— BEGIN Input data —

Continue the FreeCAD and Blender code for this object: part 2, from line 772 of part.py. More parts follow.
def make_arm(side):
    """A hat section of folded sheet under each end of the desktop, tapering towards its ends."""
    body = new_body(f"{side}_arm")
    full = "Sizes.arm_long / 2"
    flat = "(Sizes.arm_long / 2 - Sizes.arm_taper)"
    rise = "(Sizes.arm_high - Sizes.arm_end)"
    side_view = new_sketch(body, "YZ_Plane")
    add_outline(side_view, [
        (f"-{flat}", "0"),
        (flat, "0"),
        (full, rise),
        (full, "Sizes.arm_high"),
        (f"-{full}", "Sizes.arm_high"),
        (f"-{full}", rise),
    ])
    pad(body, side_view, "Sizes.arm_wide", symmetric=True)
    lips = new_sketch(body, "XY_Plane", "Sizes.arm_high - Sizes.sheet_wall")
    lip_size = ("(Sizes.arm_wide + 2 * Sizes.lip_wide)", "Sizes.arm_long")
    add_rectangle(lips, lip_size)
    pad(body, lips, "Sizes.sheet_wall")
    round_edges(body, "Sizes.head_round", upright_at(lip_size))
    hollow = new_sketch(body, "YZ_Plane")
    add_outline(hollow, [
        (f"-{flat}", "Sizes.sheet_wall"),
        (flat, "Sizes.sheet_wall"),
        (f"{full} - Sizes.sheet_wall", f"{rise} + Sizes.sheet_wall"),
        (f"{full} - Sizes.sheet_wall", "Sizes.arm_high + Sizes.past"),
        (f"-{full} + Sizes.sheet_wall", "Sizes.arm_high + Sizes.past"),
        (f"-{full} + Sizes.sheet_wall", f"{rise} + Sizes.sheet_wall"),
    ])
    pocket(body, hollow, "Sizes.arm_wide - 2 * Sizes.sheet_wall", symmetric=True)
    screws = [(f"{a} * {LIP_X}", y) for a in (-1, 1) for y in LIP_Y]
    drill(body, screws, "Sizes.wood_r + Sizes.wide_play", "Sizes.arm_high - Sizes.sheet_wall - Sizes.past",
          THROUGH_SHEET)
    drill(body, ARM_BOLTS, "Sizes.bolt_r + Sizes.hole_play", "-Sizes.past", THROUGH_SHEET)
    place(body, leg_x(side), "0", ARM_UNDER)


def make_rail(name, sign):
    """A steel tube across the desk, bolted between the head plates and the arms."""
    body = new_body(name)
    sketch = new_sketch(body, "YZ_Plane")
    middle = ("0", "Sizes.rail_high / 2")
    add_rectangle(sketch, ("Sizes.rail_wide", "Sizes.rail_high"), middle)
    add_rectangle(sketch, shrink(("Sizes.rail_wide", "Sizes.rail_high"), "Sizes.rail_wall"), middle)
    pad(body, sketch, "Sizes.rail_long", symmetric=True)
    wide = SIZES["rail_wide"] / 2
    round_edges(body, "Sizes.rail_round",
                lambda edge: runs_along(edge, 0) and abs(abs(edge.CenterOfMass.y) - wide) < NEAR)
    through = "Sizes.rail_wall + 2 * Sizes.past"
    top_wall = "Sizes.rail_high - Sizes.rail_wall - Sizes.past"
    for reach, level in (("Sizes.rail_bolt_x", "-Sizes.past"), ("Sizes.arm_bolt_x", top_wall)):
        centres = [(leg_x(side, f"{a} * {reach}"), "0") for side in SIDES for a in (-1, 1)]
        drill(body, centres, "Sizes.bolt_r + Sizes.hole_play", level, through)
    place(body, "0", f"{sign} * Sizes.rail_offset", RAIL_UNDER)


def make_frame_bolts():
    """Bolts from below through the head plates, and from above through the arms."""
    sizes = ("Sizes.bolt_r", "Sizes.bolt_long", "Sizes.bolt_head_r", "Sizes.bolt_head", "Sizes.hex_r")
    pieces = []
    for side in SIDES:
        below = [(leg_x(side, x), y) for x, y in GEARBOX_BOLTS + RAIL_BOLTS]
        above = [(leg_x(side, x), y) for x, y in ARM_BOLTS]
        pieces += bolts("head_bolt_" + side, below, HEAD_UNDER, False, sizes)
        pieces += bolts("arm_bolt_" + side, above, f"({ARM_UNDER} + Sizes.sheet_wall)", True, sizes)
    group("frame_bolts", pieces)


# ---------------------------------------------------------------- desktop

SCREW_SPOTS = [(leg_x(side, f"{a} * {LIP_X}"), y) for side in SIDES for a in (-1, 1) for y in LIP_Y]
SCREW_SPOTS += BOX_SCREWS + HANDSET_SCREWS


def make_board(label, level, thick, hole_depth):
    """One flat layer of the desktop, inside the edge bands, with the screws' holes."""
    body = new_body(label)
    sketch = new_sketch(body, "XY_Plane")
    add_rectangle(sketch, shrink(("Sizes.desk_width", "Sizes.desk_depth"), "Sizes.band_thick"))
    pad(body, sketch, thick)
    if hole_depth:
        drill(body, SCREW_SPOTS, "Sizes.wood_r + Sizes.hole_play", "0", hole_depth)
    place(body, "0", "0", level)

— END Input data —
— BEGIN Input data —

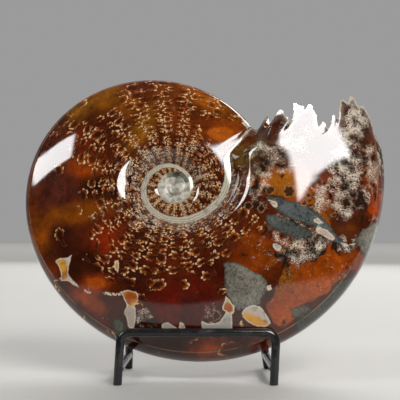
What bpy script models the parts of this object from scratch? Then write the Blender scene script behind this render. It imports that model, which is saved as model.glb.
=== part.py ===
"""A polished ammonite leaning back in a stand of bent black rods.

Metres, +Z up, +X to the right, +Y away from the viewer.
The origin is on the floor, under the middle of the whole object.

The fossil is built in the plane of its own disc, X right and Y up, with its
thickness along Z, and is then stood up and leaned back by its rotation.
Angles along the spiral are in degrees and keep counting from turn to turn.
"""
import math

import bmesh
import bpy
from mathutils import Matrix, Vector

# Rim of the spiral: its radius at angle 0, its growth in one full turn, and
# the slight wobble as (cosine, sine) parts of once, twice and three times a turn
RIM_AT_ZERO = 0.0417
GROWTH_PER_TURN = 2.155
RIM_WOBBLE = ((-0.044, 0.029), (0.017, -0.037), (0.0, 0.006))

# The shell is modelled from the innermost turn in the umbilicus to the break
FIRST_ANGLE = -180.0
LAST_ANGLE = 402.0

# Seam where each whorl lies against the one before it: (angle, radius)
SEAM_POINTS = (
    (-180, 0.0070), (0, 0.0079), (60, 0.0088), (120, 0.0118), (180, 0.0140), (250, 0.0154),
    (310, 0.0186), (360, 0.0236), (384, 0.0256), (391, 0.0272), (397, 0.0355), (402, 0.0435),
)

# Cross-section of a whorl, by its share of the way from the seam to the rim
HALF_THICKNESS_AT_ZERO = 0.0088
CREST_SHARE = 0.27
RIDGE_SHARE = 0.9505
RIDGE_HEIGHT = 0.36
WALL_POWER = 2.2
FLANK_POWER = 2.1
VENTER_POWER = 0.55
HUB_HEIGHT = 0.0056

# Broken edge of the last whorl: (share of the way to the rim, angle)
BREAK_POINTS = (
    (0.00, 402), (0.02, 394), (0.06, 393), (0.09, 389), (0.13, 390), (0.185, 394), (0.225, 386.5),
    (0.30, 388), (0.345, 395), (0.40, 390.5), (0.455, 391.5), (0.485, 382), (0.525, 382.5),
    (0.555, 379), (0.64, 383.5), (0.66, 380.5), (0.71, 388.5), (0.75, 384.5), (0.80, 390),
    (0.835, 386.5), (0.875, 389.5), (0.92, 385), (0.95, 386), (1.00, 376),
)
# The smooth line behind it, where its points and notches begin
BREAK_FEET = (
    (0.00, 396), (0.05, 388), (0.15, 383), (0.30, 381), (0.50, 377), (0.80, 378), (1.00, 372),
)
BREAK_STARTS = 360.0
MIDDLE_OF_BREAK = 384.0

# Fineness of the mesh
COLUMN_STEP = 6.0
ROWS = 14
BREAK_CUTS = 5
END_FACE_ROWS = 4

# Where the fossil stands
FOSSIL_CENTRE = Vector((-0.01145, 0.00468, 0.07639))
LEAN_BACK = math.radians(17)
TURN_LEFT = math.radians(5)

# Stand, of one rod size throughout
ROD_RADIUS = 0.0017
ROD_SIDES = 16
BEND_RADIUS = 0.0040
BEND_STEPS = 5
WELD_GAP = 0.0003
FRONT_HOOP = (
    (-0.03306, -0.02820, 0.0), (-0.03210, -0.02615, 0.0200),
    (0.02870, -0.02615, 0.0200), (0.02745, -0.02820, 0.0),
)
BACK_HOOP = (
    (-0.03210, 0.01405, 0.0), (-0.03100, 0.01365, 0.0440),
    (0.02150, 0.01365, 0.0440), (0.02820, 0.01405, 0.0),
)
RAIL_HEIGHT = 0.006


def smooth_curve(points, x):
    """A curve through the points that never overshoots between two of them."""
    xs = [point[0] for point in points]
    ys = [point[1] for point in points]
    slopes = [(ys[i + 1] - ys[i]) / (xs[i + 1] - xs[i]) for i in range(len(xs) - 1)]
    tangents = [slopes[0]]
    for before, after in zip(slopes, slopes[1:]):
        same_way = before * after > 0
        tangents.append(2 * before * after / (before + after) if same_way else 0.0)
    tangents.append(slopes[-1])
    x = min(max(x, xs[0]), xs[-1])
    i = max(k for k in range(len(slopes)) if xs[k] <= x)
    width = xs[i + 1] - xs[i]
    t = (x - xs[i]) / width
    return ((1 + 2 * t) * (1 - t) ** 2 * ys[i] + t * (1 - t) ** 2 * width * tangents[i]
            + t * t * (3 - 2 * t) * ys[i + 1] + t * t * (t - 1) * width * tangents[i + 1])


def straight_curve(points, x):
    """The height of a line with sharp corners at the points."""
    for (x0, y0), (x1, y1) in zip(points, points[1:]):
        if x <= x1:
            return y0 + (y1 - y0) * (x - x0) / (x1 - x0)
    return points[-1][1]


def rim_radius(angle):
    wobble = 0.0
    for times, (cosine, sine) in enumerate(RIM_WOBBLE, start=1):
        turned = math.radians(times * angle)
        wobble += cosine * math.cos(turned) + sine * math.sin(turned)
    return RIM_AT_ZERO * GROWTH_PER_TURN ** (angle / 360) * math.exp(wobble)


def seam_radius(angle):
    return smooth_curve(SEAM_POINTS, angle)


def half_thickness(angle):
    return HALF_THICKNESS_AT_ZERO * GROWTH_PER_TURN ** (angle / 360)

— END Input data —
— BEGIN Input data —

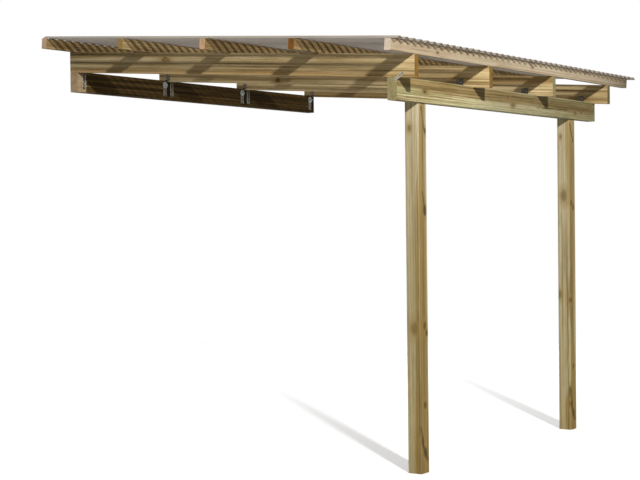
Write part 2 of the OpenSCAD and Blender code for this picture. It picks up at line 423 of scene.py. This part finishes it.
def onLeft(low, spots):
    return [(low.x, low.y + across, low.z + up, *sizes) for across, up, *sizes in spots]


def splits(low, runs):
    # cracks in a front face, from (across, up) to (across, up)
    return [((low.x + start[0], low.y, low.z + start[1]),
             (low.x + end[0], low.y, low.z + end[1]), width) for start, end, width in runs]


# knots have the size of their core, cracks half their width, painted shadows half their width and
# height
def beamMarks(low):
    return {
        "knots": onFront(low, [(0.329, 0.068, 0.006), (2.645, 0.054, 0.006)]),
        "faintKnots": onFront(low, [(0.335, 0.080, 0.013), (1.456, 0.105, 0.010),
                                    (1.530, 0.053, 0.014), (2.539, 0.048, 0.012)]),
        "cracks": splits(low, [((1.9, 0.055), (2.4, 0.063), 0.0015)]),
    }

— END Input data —

→ **Description of the task**:
Copy each line of the records containing the string "from".

→ **Result of the task**:
Continue the FreeCAD and Blender code for this object: part 2, from line 772 of part.py. More parts follow.
    """Bolts from below through the head plates, and from above through the arms."""
What bpy script models the parts of this object from scratch? Then write the Blender scene script behind this render. It imports that model, which is saved as model.glb.
Metres, +Z up, +X to the right, +Y away from the viewer.
Angles along the spiral are in degrees and keep counting from turn to turn.
from mathutils import Matrix, Vector
# The shell is modelled from the innermost turn in the umbilicus to the break
# Cross-section of a whorl, by its share of the way from the seam to the rim
    # cracks in a front face, from (across, up) to (across, up)